On Wednesday, the State Administration of Industry and Commerce (SAIC) of China slammed Alibaba Group for its failure to crack down on counterfeit goods, shady merchants, and misleading promotions. The regulator accused the e-commerce titan of not paying enough attention to consumer protection. The report summarized a July 16, 2014 meeting between the regulator and Alibaba officials. But SAIC had withheld it until now to avoid strangling the company’s stock market debut.

Alibaba has a credibility crisis

The strongly-worded whitepaper said Alibaba has a “credibility crisis.” The company allowed merchants to operate on its platform without required licenses. Shady merchants still run unauthorized stores that violate intellectual property of famous brands and sell fake goods.

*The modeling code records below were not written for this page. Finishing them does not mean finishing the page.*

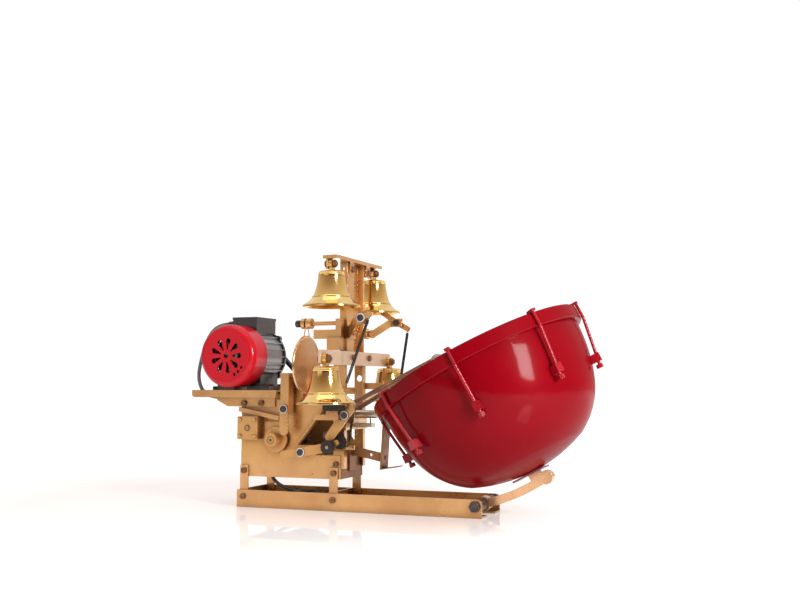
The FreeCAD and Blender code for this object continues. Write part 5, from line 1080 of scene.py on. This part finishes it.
@dataclass
class Sounders:
    """Bells, gong and drum."""

    bolts: dict[str, Point] = field(default_factory=lambda: {
        "bell_upper_near": (198.5, -95, 446.5), "bell_upper_far": (198.5, 95, 446.5),
        "bell_lower_near": (211.9, -145, 274), "bell_lower_far": (211.9, 145, 274)})

    def build(self, shop: Workshop) -> None:
        """Finish all that is struck.

        Args:
            shop: the workshop.
        """
        colours = shop.palette
        for node, bolt in self.bolts.items():
            Bell(node, bolt).build(shop)
        shop.dress(colours.gong_brass, "gong")
        shop.dress(colours.enamel, "drum_shell", "drum_hoop")
        shop.dress(colours.enamel_rod, "drum_hooks", smooth=50.0)
        shop.dress(colours.enamel_dark, "drum_saddle")
        shop.dress(colours.bronze, "drum_arm")
        shop.dress(colours.skin, "drum_head")


@dataclass(frozen=True)
class Ring:
    """One small turned piece on a shaft's or rod's end."""

    name: str
    body: str
    place: Point
    axis: Point
    profile: tuple[tuple[float, float], ...]

    def build(self, shop: Workshop, finish: Finish) -> None:
        """Turn it and set it on its body.

        Args:
            shop: the workshop.
            finish: its finish.
        """
        section = [(radius * MM, height * MM) for radius, height in self.profile]
        piece = lathe(self.name, section, metres([self.place])[0], Vector(self.axis))
        shop.paint(finish, piece)
        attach(piece, self.body)
        LOG.info("set %s", self.name)


@dataclass
class Ends:
    """Knob of the gong's rod, and thin black discs and rings of painted shade in the centres and
    gaps of the crank disc's hub and the lay shaft's end.
    """

    rings: tuple[Ring, ...] = (
        Ring("gong_rod_knob", "frame", (112, -50, 342), (-1, 0, 0),
             ((0, 0), (6.7, 0), (6.7, 6.6), (5.8, 7.8), (0, 7.8))),
        Ring("crank_hub_centre_shade", "cam", (67, -78, 127), (0, -1, 0),
             ((0, 0), (2.4, 0), (2.0, 0.4), (0, 0.4))),
        Ring("crank_hub_gap_shade", "cam", (67, -78, 127), (0, -1, 0),
             ((6.3, 0), (7.0, 0), (7.0, 0.25), (6.3, 0.25))),
        Ring("lay_shaft_gap_shade", "lay", (13.0, -71, 148.163), (0, -1, 0),
             ((3.7, 0), (5.2, 0), (5.2, 0.25), (3.7, 0.25))),
        Ring("lay_shaft_centre_shade", "lay", (13.0, -71, 148.163), (0, -1, 0),
             ((0, 0), (1.1, 0), (1.1, 0.25), (0, 0.25))))

    def build(self, shop: Workshop) -> None:
        """Set them all."""
        for ring in self.rings:
            # Black for the knob; on the thin discs and rings the black is painted shade.
            ring.build(shop, shop.palette.black)


def main() -> None:
    """Build and dress the machine, one sub-assembly after another."""
    logging.basicConfig(level=logging.INFO, format="%(message)s")
    shop = Workshop()
    Studio().build()
    Leads().build(shop)
    Structure().build(shop)
    Drive().build(shop)
    Levers().build(shop)
    Springs().build(shop)
    Sounders().build(shop)
    Ends().build(shop)


if __name__ == "__main__":
    main()
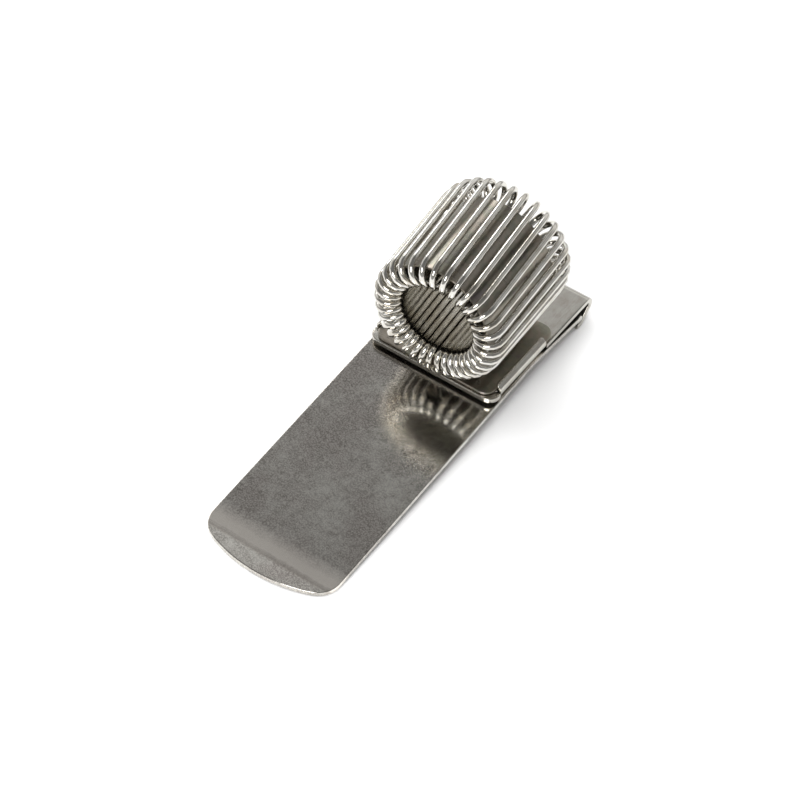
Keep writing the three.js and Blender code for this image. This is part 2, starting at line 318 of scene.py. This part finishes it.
def pocket_tongue(finish):
    route = tongue_route()
    bead = route.reach[-1]
    bow_radius = (HALF_WIDTH ** 2 + TONGUE_TIP_SAG ** 2) / (2 * TONGUE_TIP_SAG)
    bow_half = math.degrees(math.asin(HALF_WIDTH / bow_radius)) * TONGUE_TIP_BOW
    bow = arc((0, bow_radius), bow_radius, -90, -90 + bow_half, 1.5)
    half = bow[:-1] + rounded([
        (*bow[-1],), (HALF_WIDTH, TONGUE_TIP_SAG, TONGUE_TIP_CORNER),
        (HALF_WIDTH, bead + TONGUE_BEAD_RADIUS - SLACK), (0, bead + TONGUE_BEAD_RADIUS - SLACK),
    ])
    plate = blank(mirrored(half), TONGUE_SHEET)
    roll = [bead + TONGUE_BEAD_RADIUS * math.sin(math.radians(a)) for a in range(-80, 81, 8)]
    score(plate, 1, route.reach[1:-1] + roll)

    def swell(y):
        """How much thicker than the sheet the rolled end is."""
        past = abs(y - bead)
        if past >= TONGUE_BEAD_RADIUS:
            return 1
        roundness = math.sqrt(TONGUE_BEAD_RADIUS ** 2 - past ** 2) / (TONGUE_SHEET / 2)
        return max(1, roundness) if y < bead else roundness

    def shape(x, y, height):
        place, facing = route.at(y)
        lift = height * swell(y)
        return Vector((x, place.x + facing.x * lift, place.y + facing.y * lift))

    bend(plate, shape)
    return piece("tongue_sheet", "tongue", "pocket_tongue", plate, finish)


# ---- core strap ----------------------------------------------------------------------

def strap_route():
    """In along one foot, up a leg, round the ring, down the other leg and out."""
    foot = foot_bottom + STRAP_THICKNESS / 2
    leg_angle = math.degrees(math.asin(STRAP_LEG_X / RING_HALF_WIDTH))
    ring = [(RING_SIDE + p.x * RING_HALF_WIDTH, RING_HEIGHT + p.y * RING_HALF_HEIGHT)
            for p in arc((0, 0), 1, -90 + leg_angle, 270 - leg_angle)]
    return Route(rounded([
        (STRAP_FOOT_HALF, foot),
        (RING_SIDE + STRAP_LEG_X, foot, STRAP_BEND),
        (*ring[0], STRAP_BEND), *ring[1:-1], (*ring[-1], STRAP_BEND),
        (RING_SIDE - STRAP_LEG_X, foot, STRAP_BEND),
        (-STRAP_FOOT_HALF, foot),
    ], 15))


def core_strap(finish):
    route = strap_route()
    far = route.reach[-1]
    under_hem = STRAP_FOOT_HALF - (HALF_WIDTH - HEM_SHEET - 3 * GAP)
    behind_hem = HEM_BACK + STRAP_HEM_CLEARANCE
    outline = rounded([
        (STRAP_FRONT, under_hem, PLATE_CORNER), (behind_hem, under_hem), (behind_hem, 0),
        (STRAP_BACK, 0, STRAP_FOOT_CORNER), (STRAP_BACK, far, STRAP_FOOT_CORNER),
        (behind_hem, far), (behind_hem, far - under_hem), (STRAP_FRONT, far - under_hem, PLATE_CORNER),
    ], 10)
    plate = blank(outline, STRAP_THICKNESS, STRAP_EDGE)
    score(plate, 1, route.reach[1:-1])

    def shape(y, along, height):
        place, facing = route.at(along)
        return Vector((place.x + facing.x * height, y, place.y + facing.y * height))

    bend(plate, shape)
    return piece("strap_ring", "clip", "core_strap", plate, finish)


# ---- coil sleeve ---------------------------------------------------------------------

def flattened_turn(share):
    """A place on one turn, by the share of its wire: how far out from the ring, how far along."""
    bend_radius = (COIL_SECTION - WIRE) / 2
    leg_half = (COIL_BACK - COIL_FRONT - COIL_SECTION) / 2
    leg_share = leg_half / (2 * leg_half + math.pi * bend_radius)
    side = 1 if share < 0.5 else -1
    wound = share % 0.5
    if wound < leg_share:
        return side * bend_radius, side * leg_half * (2 * wound / leg_share - 1)
    angle = math.pi * (wound - leg_share) / (0.5 - leg_share)
    return side * bend_radius * math.cos(angle), side * (leg_half + bend_radius * math.sin(angle))


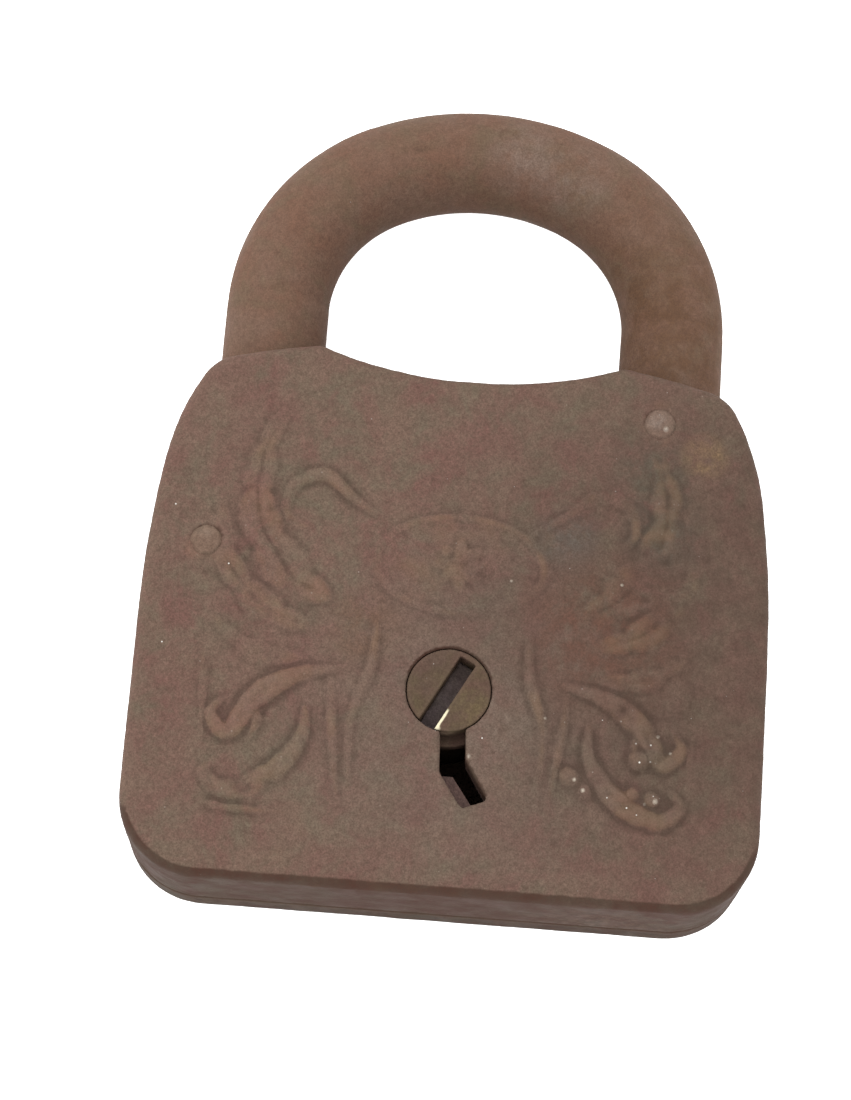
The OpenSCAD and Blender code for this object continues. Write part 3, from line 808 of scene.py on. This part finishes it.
def slot_grime():
    """Packed dirt and rust deep in the drum's key slot, with an uneven top."""
    top = DRUM_TOP - GRIME_DEPTH
    flat = []
    for i in range(GRIME_ALONG):
        for j in range(GRIME_ACROSS):
            along = -DRUM_R + 0.35 + (DRUM_R + SLOT_PAST - 0.4) * i / (GRIME_ALONG - 1)
            aside = (j / (GRIME_ACROSS - 1) - 0.5) * (SLOT_WIDTH + 0.1)
            flat.append(DRUM_MIDDLE + SLOT_WAY * along + SLOT_ASIDE * aside)
    count = len(flat)
    tops = np.column_stack([flat, np.full(count, top)])
    tops[:, 2] += 0.30 * grain(tops, 1.3, 41) + 0.12 * grain(tops, 0.5, 42)
    lows = np.column_stack([flat, np.full(count, top - GRIME_THICK)])

    faces = []
    for i in range(GRIME_ALONG - 1):
        for j in range(GRIME_ACROSS - 1):
            a, b = i * GRIME_ACROSS + j, (i + 1) * GRIME_ACROSS + j
            faces.append((a, b, b + 1, a + 1))
            faces.append((count + a, count + a + 1, count + b + 1, count + b))
    last = (GRIME_ALONG - 1) * GRIME_ACROSS
    rim = list(range(GRIME_ACROSS))
    rim += [i * GRIME_ACROSS + GRIME_ACROSS - 1 for i in range(1, GRIME_ALONG)]
    rim += [last + j for j in range(GRIME_ACROSS - 2, -1, -1)]
    rim += [i * GRIME_ACROSS for i in range(GRIME_ALONG - 2, 0, -1)]
    for a, b in zip(rim, rim[1:] + rim[:1]):
        faces.append((a, b, count + b, count + a))

    mesh = bpy.data.meshes.new("drum_slot_grime")
    mesh.from_pydata((np.concatenate([tops, lows]) * MM).tolist(), [], faces)
    mesh.validate()
    mesh.shade_smooth()
    piece = bpy.data.objects.new("drum_slot_grime", mesh)
    bpy.context.scene.collection.objects.link(piece)
    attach(piece, "drum")
    finished(piece, grime)


slot_grime()

# The CAD nodes that keep their meshes and get a material of their own
CARRIED = {
    "key_ward": ward_steel,
    "bolt": bolt_brass,
    "bolt_stump": inner_steel,
    "bolt_guides": inner_steel,
    "lever_washers": lever_brass,
    "lever_spacer": inner_steel,
    "lever_stop": inner_steel,
}
for number in range(1, 6):
    CARRIED[f"lever_{number}"] = lever_brass
    CARRIED[f"lever_spring_{number}"] = spring_steel
for node, material in CARRIED.items():
    finished(frame["nodes"][node], material)


# ---------------------------------------------------------------- floor, light, camera

FLOOR_HALF = 1.5                            # metres from the middle to each side
FLOOR_DROP = 0.05                           # how far the floor lies under the back cover
PAPER_TONES = ((0.86, 0.86, 0.86), (0.89, 0.89, 0.885))
PAPER_GLOW = 0.70                           # keeps the paper white, as it is in the photo
SKY = 1.90
WHITE = (1.0, 1.0, 1.0, 1.0)
LAMP_PLACE = (-0.24, 0.16, 0.28)            # metres
LAMP_SIZE = 0.34
LAMP_WATTS = 0.75
TILT = math.radians(17)                     # the camera leans this far towards the bottom wall
ROLL = math.radians(4.4)
TARGET = Vector((-2.98, -3.0, 0.0)) * MM
CAMERA_AWAY = 286.5
LENS = 100.145
SENSOR = 36.0


def floor():
    """The sheet of white paper that the padlock lies on."""
    mesh = bpy.data.meshes.new("floor")
    half, z = FLOOR_HALF, -FLOOR_DROP * MM
    mesh.from_pydata([(-half, -half, z), (half, -half, z), (half, half, z), (-half, half, z)],
                     [], [(0, 1, 2, 3)])
    piece = bpy.data.objects.new("floor", mesh)
    bpy.context.scene.collection.objects.link(piece)
    f = Finish("floor_paper")
    f.put(f.shader.inputs["Base Color"], f.mix(f.noise(40.0, 31), *PAPER_TONES))
    f.put(f.shader.inputs["Roughness"], 0.9)
    f.put(f.shader.inputs["Specular IOR Level"], 0.1)
    f.put(f.shader.inputs["Emission Color"], WHITE[:3])
    f.put(f.shader.inputs["Emission Strength"], PAPER_GLOW)
    finished(piece, f.material)


def sky():
    """An even white surround."""
    world = bpy.data.worlds.new("studio")
    bpy.context.scene.world = world
    world.use_nodes = True
    background = world.node_tree.nodes["Background"]
    background.inputs["Color"].default_value = WHITE
    background.inputs["Strength"].default_value = SKY


def lamp():
    """A large soft lamp at the upper left."""
    data = bpy.data.lights.new("key", "AREA")
    data.shape = "DISK"
    data.size = LAMP_SIZE
    data.energy = LAMP_WATTS
    light = bpy.data.objects.new("key", data)
    bpy.context.scene.collection.objects.link(light)
    light.location = LAMP_PLACE
    light.rotation_euler = (-Vector(LAMP_PLACE)).to_track_quat("-Z", "Y").to_euler()


def camera():
    """The photo's camera, tilted off the vertical and slightly rolled."""
    data = bpy.data.cameras.new("camera")
    data.lens = LENS
    data.sensor_width = SENSOR
    data.clip_start = 0.01
    piece = bpy.data.objects.new("camera", data)
    bpy.context.scene.collection.objects.link(piece)
    tilt_cos, tilt_sin = math.cos(TILT), math.sin(TILT)
    roll_cos, roll_sin = math.cos(ROLL), math.sin(ROLL)
    right = Vector((roll_cos, roll_sin * tilt_cos, roll_sin * tilt_sin))
    up = Vector((-roll_sin, roll_cos * tilt_cos, roll_cos * tilt_sin))
    back = Vector((0, -tilt_sin, tilt_cos))
    turn = Matrix((right, up, back)).transposed().to_4x4()
    piece.matrix_world = Matrix.Translation(TARGET + back * CAMERA_AWAY * MM) @ turn
    bpy.context.scene.camera = piece


floor()
sky()
lamp()
camera()
bpy.context.scene.view_settings.view_transform = "Standard"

The report accused Alibaba of still allowing the sale of items that “threaten public safety” such as phone-tapping devices and knives.

It was the first time the Chinese government has officially criticized Alibaba, which is believed to have strong ties with the government officials. Alibaba’s Taobao and Tmall platforms have more than 50,000 active merchants. The SAIC report said that Alibaba allowed “illegal advertising” with false claims that misled consumers.

The regulator said Alibaba employees took bribes and the company had failed to deal with the “commercial fraud.” The Hangzhou-based company did not fix flaws recognized through internal credit-scoring systems and customer feedback. Thousands of items on its platforms infringed upon trademarks, were illegally imported, substandard, and had been banned.

SAIC teaching Alibaba a lesson

Arete Research Service analyst Li Muzhi told Bloomberg that the SAIC was now teaching Alibaba a lesson and telling the Jack Ma-led company to learn its place. The U.S. Commerce Department had also added Taobao to a blacklist of “notorious markets” in 2011, but removed a year later. Last month, Alibaba announced that it had spent over $161 million since early 2013 through its September 2014 IPO to remove counterfeit goods from its websites.

Earlier this month, Alibaba assured the U.S. Consumer Product Safety Commission that it won’t sell recalled goods to the U.S. consumers.